Aksi demonstrasi berakhir dengan kerusuhan terjadi di Kota Honiara, Kepulauan Solomon, saat massa menuntut pengunduran diri Perdana Menteri Manasseh Sogavare, kemarin sore (24/11).
Aksi demonstrasi dipicu oleh perselisihan antara pemerintah pusat dan pemerintah Provinsi Malaita, yang menolak untuk mengakui hubungan diplomatik dengan China.
Sedikitnya seribu warga berkumpul di luar gedung parlemen ketika para politisi bersidang, menyebabkan sekolah dan perkantoran ditutup ditutup lebih awal.
Wartawan setempat, Gina Kekea, mengatakan kepada ABC jika aksi demo ini mengejutkan sebagian besar penduduk Honiara.
Massa melempari gedung-gedung dan tak berselang lama sebuah rumah tradisional di sebelah Gedung Parlemen terbakar.
"Penyebab kebakaran yakni tembakan gas air mata," kata Gina.
Seorang aparat perempuan terluka sementara beberapa pengunjuk rasa ditangkap.
Juanita Matanga, juru bicara Kepolisian Kepulauan Solomon, dalam konferensi pers menyatakan massa telah menghancurkan banyak bangunan di Honiara, termasuk kantor polisi.
"Saya sangat sedih melihat perilaku mereka," katanya.
"Apa pun perbedaan yang kita miliki, ada cara untuk menyelesaikannya secara damai," tambahnya.
Gina mengatakan keadaan yang lebih buruk bisa saja terjadi, jika warga Honiara lainnya sudah mulai bergabung dalam aksi demo.
Dipicu oleh hubungan diplomatik dengan China
Media setempat melaporkan para pengunjuk rasa kemudian bergerak melakukan penjarahan dan merusak toko-toko di kawasan Pecinan Kota Honiara. Mereka juga bergerak menuju Kedubes China.
Beijing membuka Kedubesnya di Honiara pada September 2020, setelah Kepulauan Solomon mengalihkan hubungan diplomatiknya dari Taiwan ke China.
Menteri Utama Provinsi Malaita, Daniel Suidani, sangat menentang langkah Pemerintah Kepulauan Solomon yang memutusan hubungan diplomatik dengan Taiwan.
Anggota DPR dari daerah pemilihan Malaita pada hari Selasa meminta Daniel Suidani dan Pemerintahannya untuk mendesak pendukung mereka agar tidak melakukan tindakan kekerasan.
"Lakukan tugas dan kewajiban moral Anda sebagai pemimpin untuk memerintahkan warga kita agar jangan melakukan tindakan berbahaya dan kekerasan seperti itu," kata politisi tersebut.
"
"Kami juga mengimbau kepada warga di Malaita untuk menghormati status dan ikatan darah kami sebagai sesama orang Malaitan dan penduduk Kepulauan Solomon," tambahnya.
"
"Tolong tetap tinggal di rumah dan jangan mau dimanfaatkan oleh oportunis politik yang menghasut kekerasan demi tujuan mereka sendiri," tambahnya.

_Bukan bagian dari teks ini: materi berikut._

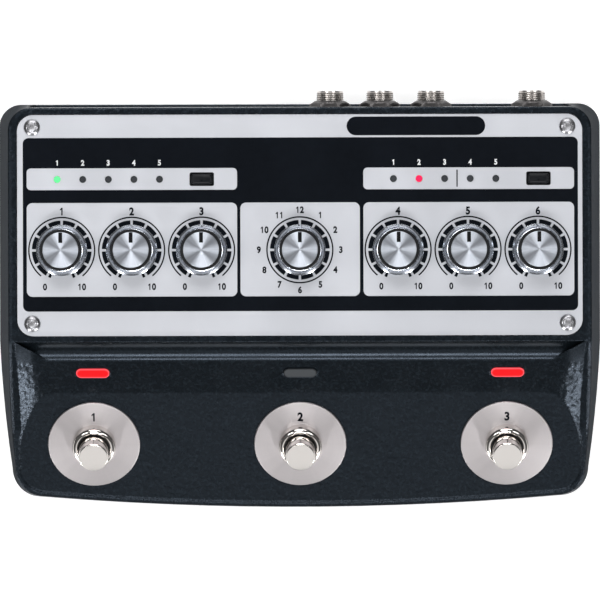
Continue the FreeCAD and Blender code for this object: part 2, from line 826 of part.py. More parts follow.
def screws():
    """Four domed screws in the panel and six flat ones in the plate."""
    head = size.screw_head
    domed = turned("domed_screw", [
        (0, -size.screw_bite),
        (size.screw_radius, -size.screw_bite),
        (size.screw_radius, 0),
        (head, 0),
        (head * 0.6, size.dome_height),
        (0, size.dome_height),
    ])
    node("panel_screws", copies(
        "panel_screws", domed, [dict(x=x, y=y, z=panel_top) for x, y in post_spots]
    ))
    pan = turned("pan_screw", [
        (0, -size.pan_height),
        (head, -size.pan_height),
        (head, 0),
        (size.screw_radius, 0),
        (size.screw_radius, size.screw_bite),
        (0, size.screw_bite),
    ])
    node("base_screws", copies(
        "base_screws", pan, [dict(x=x, y=y, z=foot) for x, y in post_spots + front_post_spots]
    ))


def rubber_feet():
    radius = size.foot_radius
    one = turned("rubber_foot", [
        (0, 0),
        (radius - 0.5, 0),
        (radius, foot),
        (0, foot),
    ])
    spots = [
        dict(x=side * size.foot_x, y=y)
        for side in (-1, 1)
        for y in (size.foot_y_rear, size.foot_y_front)
    ]
    node("rubber_feet", copies("rubber_feet", one, spots))


def control(label, round_case):
    """A rotary control with its bushing and nut, about Z."""
    body = new_body(label)
    base = sketch_on(body, "XY_Plane", f"{label}_base", z=panel_board_top)
    if round_case:
        ring(base, 0, 0, size.mode_radius)
    else:
        rectangle(base, sized(0), sized(0), size.pot_width, size.pot_width)
    pad(body, base, size.pot_height)
    thread = sketch_on(body, "XY_Plane", f"{label}_thread", z=panel_under)
    ring(thread, 0, 0, size.bush_radius)
    pad(body, thread, size.panel_sheet)
    nut = sketch_on(body, "XY_Plane", f"{label}_nut", z=panel_top)
    hexagon(nut, size.pot_nut_radius)
    pad(body, nut, size.pot_nut_height)
    bore = sketch_on(body, "XY_Plane", f"{label}_bore", z=bush_top)
    ring(bore, 0, 0, size.shaft_radius + size.running_gap)
    pocket(body, bore, bush_top - shaft_foot + size.moving_gap)
    return body


def controls():
    """Potentiometers and the rotary switch, with their shafts and knobs."""
    pots = [dict(x=x, y=size.knob_y) for x in knob_x if x.value != 0]
    node("potentiometers", copies("potentiometers", control("pot", False), pots))
    mode = control("mode", True)
    node("mode_switch", copies("mode_switch", mode, [dict(y=size.knob_y)]))

    grip = knob_grip()
    cap = knob_cap()
    shaft = knob_shaft()
    for number, x in enumerate(knob_x, 1):
        spot = dict(x=x, y=size.knob_y)
        node(f"knob_{number}", copies(f"knob_{number}", grip, [spot]))
        node(f"knob_cap_{number}", copies(f"knob_cap_{number}", cap, [spot]))
        node(f"shaft_{number}", copies(f"shaft_{number}", shaft, [spot]))


def hexagon(sketch, corner):
    draw(sketch, [
        (corner * math.cos(math.radians(60 * step)), corner * math.sin(math.radians(60 * step)))
        for step in range(6)
    ])


def hex_nut(label, corner, bore, z, height):
    """A hexagonal nut about Z, standing on z."""
    body = new_body(label)
    sketch = sketch_on(body, "XY_Plane", f"{label}_plan", z=z)
    hexagon(sketch, corner)
    ring(sketch, 0, 0, bore)
    pad(body, sketch, height)
    return body


def knob_grip():
    low = panel_top + size.knob_lift
    top = size.knob_height
    grip = size.grip_radius
    seat = top - size.cap_sheet
    return turned("knob_grip", [
        (0, shaft_top),
        (size.shaft_radius + size.running_gap, shaft_top),
        (size.shaft_radius + size.running_gap, knob_roof),
        (knob_hollow, knob_roof),
        (knob_hollow, low),
        (size.skirt_radius, low),
        (size.skirt_radius, low + size.skirt_edge),
        (grip, low + size.skirt_edge + size.skirt_rise),
        (grip, top),
        (size.cap_radius + size.running_gap, top),
        (size.cap_radius + size.running_gap, seat),
        (0, seat),
    ])


def knob_cap():
    """Spun-metal disc with a sunk pointer line."""
    body = new_body("knob_disc")
    sketch = sketch_on(body, "XY_Plane", "disc_plan", z=size.knob_height - size.cap_sheet)
    ring(sketch, 0, 0, size.cap_radius)
    pad(body, sketch, size.cap_sheet)
    line = sketch_on(body, "XY_Plane", "pointer_line", z=size.knob_height)
    length = size.cap_radius - size.pointer_start + 1
    rectangle(line, sized(0), size.pointer_start + length / 2, size.pointer_wide, length)
    pocket(body, line, size.pointer_deep)
    return body


def knob_shaft():
    """Shaft from the wafer of a control up into its knob."""
    body = new_body("knob_shaft")
    sketch = sketch_on(body, "XY_Plane", "shaft_round", z=shaft_foot)
    ring(sketch, 0, 0, size.shaft_radius)
    pad(body, sketch, shaft_top - shaft_foot)
    return body


def buttons():
    """Two panel buttons over their tact switches."""
    body = new_body("panel_button")
    flange_top = panel_under - size.moving_gap
    cap = sketch_on(body, "XY_Plane", "button_cap", z=flange_top - size.flange)
    rectangle(cap, sized(0), sized(0), size.button_long, size.button_short, sized(0.5))
    pad(body, cap, panel_top + size.button_proud - flange_top + size.flange)
    flange = sketch_on(body, "XY_Plane", "button_flange", z=flange_top - size.flange)
    rectangle(flange, sized(0), sized(0), size.button_long + 2, size.button_short + 2)
    pad(body, flange, size.flange)
    stem = sketch_on(body, "XY_Plane", "button_stem", z=flange_top - size.flange)
    ring(stem, 0, 0, size.tact_stem)
    pad(body, stem, size.tact_stem_length, reverse=True)
    spots = [dict(x=x, y=size.indicator_y) for x in (size.button_x_left, size.button_x_right)]
    for number, spot in enumerate(spots, 1):
        node(f"panel_button_{number}", copies(f"panel_button_{number}", body, [spot]))

    tact = new_body("panel_tact")
    base = sketch_on(tact, "XY_Plane", "tact_base", z=panel_board_top)
    rectangle(base, sized(0), sized(0), size.tact_wide, size.tact_wide)
    pad(tact, base, size.tact_high)
    well = sketch_on(tact, "XY_Plane", "tact_well", z=panel_board_top + size.tact_high)
    ring(well, 0, 0, size.tact_stem + size.running_gap)
    pocket(tact, well, size.tact_high - 0.8)
    node("panel_tacts", copies("panel_tacts", tact, spots))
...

Gina mengatakan telah berbicara dengan Daniel Suidani, yang menyebut aksi demo sebagai "akibat dari langkah pemerintah nasional yang tidak mendengarkan suara rakyat".
Dia mengatakan rasa frustrasi mulai meluas dengan beralihnya hubungan diplomatik dari Taiwan ke China sejak September 2019.
"Banyak peristiwa yang telah terjadi sejak itu dan apa yang terjadi sekarang adalah kombinasi dari semuanya," katanya.
ABC mendapatkan informasi bahwa Pemerintah Australia sedang bersiap untuk menanggapi permintaan dukungan dari Pemerintah Kepulauan Solomon.
"Situasi terus berkembang di Honiara dengan terjadinya kerusuhan sipil," kata pernyataan dari Komisi Tinggi Australia di Honiara.
"Harap berhati-hati dan tetap berada di tempat jika aman serta hindari keramaian," katanya.